The “effect” is what we seek, in a simplified way, to solve the real problem, and the “residue” is what corroborates our effect, the residue is the acid test of the model and will demonstrate how too simple the model is, or how too complex the model is.
It is necessary to move between the simple and the complex to centralize the effect. If the effect is central, and the residue is coherent and parsimonious, then the model has fulfilled its main objective: in a simple way, to represent the complex reality.
And here is how this process works:
The problems observed in the real world are very complex, and to solve them we need to look for the exact solution.
But if the problem is complex, the solution must be just as complex, and that is why it is necessary to simplify. We can solve some problems with approximate solutions, and this is feasible. However, an approximate solution requires an approximate problem.

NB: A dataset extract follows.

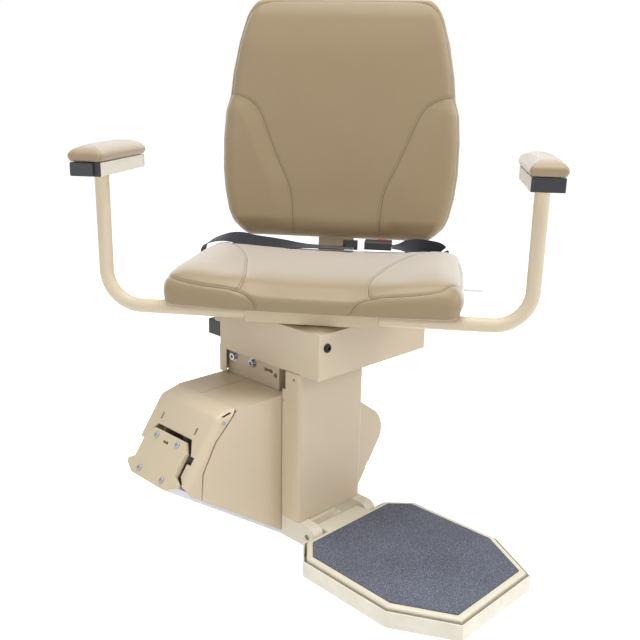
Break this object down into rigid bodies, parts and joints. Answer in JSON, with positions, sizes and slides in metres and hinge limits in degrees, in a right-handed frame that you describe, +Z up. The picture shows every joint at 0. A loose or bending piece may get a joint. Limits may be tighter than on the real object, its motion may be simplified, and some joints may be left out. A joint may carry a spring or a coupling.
{
  "type": "stairlift chair",
  "caption": "Stairlift chair on a short inclined rail section: swivelling padded seat, lifting arms, lap belt, folding footrest and a covered rack-and-pinion carriage.",
  "frame": {"origin": "middle of the rail section's flat underside, where a stair bracket holds it", "axes": "+X along the rail's horizontal run, downstairs; +Y towards the wall; +Z up. The rail falls 35 degrees towards +X."},
  "size_m": [0.7462, 0.8097, 1.1093],
  "materials": {
    "cover_beige": "moulded, fine texture",
    "frame_beige": "powder coated",
    "arm_cream": "powder coated",
    "vinyl_tan": "upholstery vinyl, soft grain",
    "vinyl_light": "upholstery vinyl, soft grain",
    "pad_tan": "soft moulded skin",
    "foot_cream": "moulded, smooth",
    "grip": "speckled safety flooring",
    "rail_alloy": "natural anodised",
    "plate_beige": "powder coated",
    "steel": "machined",
    "zinc": "bright zinc",
    "black_screw": "black oxide",
    "black_plastic": "moulded",
    "roller_nylon": "nylon",
    "motor_black": "satin",
    "gearbox_alloy": "cast",
    "battery_grey": "moulded case",
    "control_green": "moulded case",
    "webbing": "woven polyester",
    "red_plastic": "moulded",
    "lever_white": "powder coated",
    "board_ply": "plywood"
  },
  "bodies": {
    "rail": {"rail_section": "rail_alloy", "gear_rack": "steel", "rail_end_caps": "plate_beige", "rail_end_screws": "zinc"},
    "carriage": {"chassis": "steel", "roller_axles": "steel", "gearbox": "gearbox_alloy", "drive_motor": "motor_black", "batteries": "battery_grey", "control_box": "control_green", "front_cover": "cover_beige", "rear_cover": "cover_beige", "levelling_bracket": "frame_beige", "levelling_bolts": "zinc", "seat_support": "steel", "column_cover": "frame_beige", "swivel_housing": "frame_beige", "housing_screw": "black_screw", "swivel_bearing": "black_plastic", "interlock_switch": "black_plastic", "footrest_bracket": "frame_beige", "footrest_hinge_pin": "steel"},
    "upper_load_roller": {"upper_load_roller": "roller_nylon"},
    "lower_load_roller": {"lower_load_roller": "roller_nylon"},
    "upper_guide_rollers": {"upper_guide_rollers": "roller_nylon"},
    "lower_guide_rollers": {"lower_guide_rollers": "roller_nylon"},
    "drive_pinion": {"drive_pinion": "steel"},
    "upper_hood": {"upper_hood": "cover_beige", "upper_hood_screws": "zinc"},
    "lower_hood": {"lower_hood": "cover_beige", "lower_hood_screws": "zinc"},
    "footrest": {"footrest_platform": "foot_cream", "footrest_mat": "grip", "pan_studs": "zinc"},
    "footrest_pan": {"footrest_pan": "foot_cream"},
    "seat": {"seat_base": "frame_beige", "swivel_spindle": "steel", "lever_pivot": "steel", "seat_hinge_pins": "steel", "back_bracket": "frame_beige", "back_shell": "cover_beige", "back_cushion": "vinyl_tan"},
    "swivel_lever": {"swivel_lever": "lever_white"},
    "left_arm": {"left_arm_tube": "arm_cream", "left_armrest_channel": "arm_cream", "left_armrest_caps": "black_plastic", "left_armrest_pad": "pad_tan"},
    "direction_rocker": {"direction_rocker": "black_plastic"},
    "right_arm": {"right_arm_tube": "arm_cream", "right_armrest_channel": "arm_cream", "right_armrest_caps": "black_plastic", "right_armrest_pad": "pad_tan"},
    "seat_pad": {"seat_board": "board_ply", "seat_cushion": "vinyl_light", "left_belt_strap": "webbing", "right_belt_strap": "webbing", "belt_buckle": "black_plastic", "belt_tongue": "steel"},
    "buckle_button": {"buckle_button": "red_plastic"}
  },
  "joints": [
    {"name": "carriage_travel", "type": "slide", "parent": "rail", "child": "carriage", "axis": [0.8192, 0, -0.5736], "range_m": [-0.04, 0.04]},
    {"name": "upper_load_roller_spin", "type": "hinge", "parent": "carriage", "child": "upper_load_roller", "pos_m": [-0.07422, 0, 0.18168], "axis": [0, 1, 0], "range_deg": [-122, 122]},
    {"name": "lower_load_roller_spin", "type": "hinge", "parent": "carriage", "child": "lower_load_roller", "pos_m": [0.1961, 0, -0.0076], "axis": [0, 1, 0], "range_deg": [-122, 122]},
    {"name": "upper_guide_rollers_spin", "type": "hinge", "parent": "carriage", "child": "upper_guide_rollers", "pos_m": [-0.1105, 0, 0.12986], "axis": [0, 1, 0], "range_deg": [-138, 138]},
    {"name": "lower_guide_rollers_spin", "type": "hinge", "parent": "carriage", "child": "lower_guide_rollers", "pos_m": [0.15982, 0, -0.05942], "axis": [0, 1, 0], "range_deg": [-138, 138]},
    {"name": "pinion_spin", "type": "hinge", "parent": "carriage", "child": "drive_pinion", "pos_m": [0.06068, 0, 0.08667], "axis": [0, 1, 0], "range_deg": [-110, 110]},
    {"name": "upper_hood_give", "type": "slide", "parent": "carriage", "child": "upper_hood", "axis": [0.8192, 0, -0.5736], "range_m": [0, 0.0025], "stiffness_N_per_m": 3000, "springref_m": -0.005},
    {"name": "lower_hood_give", "type": "slide", "parent": "carriage", "child": "lower_hood", "axis": [-0.8192, 0, 0.5736], "range_m": [0, 0.0025], "stiffness_N_per_m": 3000, "springref_m": -0.004},
    {"name": "footrest_fold", "type": "hinge", "parent": "carriage", "child": "footrest", "pos_m": [0.13, -0.161, -0.005], "axis": [-1, 0, 0], "range_deg": [0, 80]},
    {"name": "footrest_pan_give", "type": "slide", "parent": "footrest", "child": "footrest_pan", "axis": [0, 0, 1], "range_m": [0, 0.005], "stiffness_N_per_m": 1500, "springref_m": -0.02},
    {"name": "seat_swivel", "type": "hinge", "parent": "carriage", "child": "seat", "pos_m": [0.197, -0.043, 0.4], "axis": [0, 0, 1], "range_deg": [-21.5, 53.5]},
    {"name": "swivel_lever_pull", "type": "hinge", "parent": "seat", "child": "swivel_lever", "pos_m": [0.32312, -0.05541, 0.4195], "axis": [0, 0, -1], "range_deg": [0, 10], "stiffness_Nm_per_rad": 4, "springref_deg": -5.73},
    {"name": "left_arm_lift", "type": "hinge", "parent": "seat", "child": "left_arm", "pos_m": [-0.04013, 0.03033, 0.4133], "axis": [-0.5948, 0.8039, 0], "range_deg": [0, 95]},
    {"name": "right_arm_lift", "type": "hinge", "parent": "seat", "child": "right_arm", "pos_m": [0.1978, -0.29121, 0.4133], "axis": [-0.5948, 0.8039, 0], "range_deg": [0, 95]},
    {"name": "direction_rocker_tilt", "type": "hinge", "parent": "left_arm", "child": "direction_rocker", "pos_m": [-0.20289, 0.13848, 0.6629], "axis": [0, 0, 1], "range_deg": [-4, 4], "stiffness_Nm_per_rad": 0.3},
    {"name": "seat_pad_lift", "type": "hinge", "parent": "seat", "child": "seat_pad", "pos_m": [0.30633, 0.0379, 0.437], "axis": [-0.5948, 0.8039, 0], "range_deg": [0, 60]},
    {"name": "buckle_press", "type": "slide", "parent": "seat_pad", "child": "buckle_button", "axis": [0, 0, -1], "range_m": [0, 0.003], "stiffness_N_per_m": 400, "springref_m": -0.002}
  ],
  "couplings": [
    {"joint": "upper_load_roller_spin", "follows": "carriage_travel", "rad_per_m": 52.632},
    {"joint": "lower_load_roller_spin", "follows": "carriage_travel", "rad_per_m": 52.632},
    {"joint": "upper_guide_rollers_spin", "follows": "carriage_travel", "rad_per_m": 59.702},
    {"joint": "lower_guide_rollers_spin", "follows": "carriage_travel", "rad_per_m": 59.702},
    {"joint": "pinion_spin", "follows": "carriage_travel", "rad_per_m": 47.619}
  ]
}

In this sense, we observe the real problem and conditionally create a simplified version that we call an approximate problem, since it is in fact close to the real one, only some simplifications have occurred to allow us to study, estimate, test and theorize.

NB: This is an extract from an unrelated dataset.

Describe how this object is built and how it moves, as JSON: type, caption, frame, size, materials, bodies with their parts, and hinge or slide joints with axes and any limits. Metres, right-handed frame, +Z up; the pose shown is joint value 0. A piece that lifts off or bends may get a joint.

From the approximated (simplified) problem it is possible to obtain an exact solution. Therefore, it is feasible that the exact solution of the approximated problem is the approximate solution of the real problem.
And so the fundamental process of modeling occurs:
This very simplistic process allows us to see that the model is nothing more than a simplification of the real problem, as I mentioned before. Using the model, it is possible to analyze the results found without needing to have the solution. The analysis of the model serves to understand the nuances of the results in order to draw conclusions about the simplification that was created. Sometimes we will not have the solution we are looking for, but we can have conclusions, even if simplified, about the real problem.
The analysis and conclusions of the model allow us to generate inference, which is the deduction made based on the reasoning generated by the analysis, and from the inference we can explain, even if in a simplified way, the real problem and make estimates and predictions.
The final step is the decision or choice that we make based on the understanding and estimates. With this, we monitor and verify whether our model is sufficient to reach an approximate solution to the real problem. Therefore, we verify whether our choices for applying the model results are meeting the expectations based on the estimates of our model.
If our model is not sufficient, that is, if the estimates are not observed in the real world, we need to recalibrate this model or even specify a new one. This means that we failed in one of the steps outlined in the flows above.
We usually make a lot of mistakes when simplifying the problem, in the initial specification of the model. It seems trivial, and it is, but this step requires a lot of creativity, because modeling is an art. If we simplify the model too much, it loses its sensitivity to reality, and if we simplify it too little, the model can be so complex that it cannot be distinguished from the real problem, and this causes failure, due to the difficulty in obtaining an exact solution.
The second point where we fail the most is in decision-making and verification, because this process can be expensive. Monitoring is a cost that may never be proposed or included in a project (specifying a model). The choice of how to apply it can also be made without due proportions. In general, the decision-making process can be poorly done, generating the inconsistency that leads the model to failure.
Generally, the person who makes the decisions is not always the same person who collected the information, nor may it be the person who specified and executed the model, much less the person who performed the prior analysis and reached the conclusions and inferences.
The modeling process is a process that has an indefinite temporality, but it has steps that need to be respected, as if it were a natural rule. So far, these rules are valid and work very well. For example, we have many powerful models that are sometimes defined theoretically and, when applied, perform their role accurately.
There is no defined time, but it can have a cost. The longer it takes, the higher the cost. This is only valid if, and only if, time has a monetary value (such as working hours, the researcher’s salary or the project budget).
So, even if it is trivial, do not ignore this knowledge. A model is not specified in minutes, and executing a famous or currently fashionable algorithm is not enough. It is necessary to abstract in order to think about the complexity of the real problem, as well as to think about the conditioning paths of simplification.
A very interesting topic in simplifying a real problem and finding an approximate solution is the idea of ceteris paribus used in economics, where the general idea is to apply, in a subjective and abstract way, an implicit equilibrium condition in which the relationship between phenomena is balanced and therefore any change in the other phenomena not used in the model has no effect, isolating only the phenomenon chosen to estimate the effect of one phenomenon on the other in order to draw conclusions, make inferences and make decisions.
From now on, you already know how to start your modeling process, which is not just visiting your data lake, selecting a multitude of variables and running a convolutional neural network calculation and hoping that your model is as accurate as your accuracy test tells you it is. Sometimes, a linear regression with 3 variables is enough, and this would be following the first step of simplification.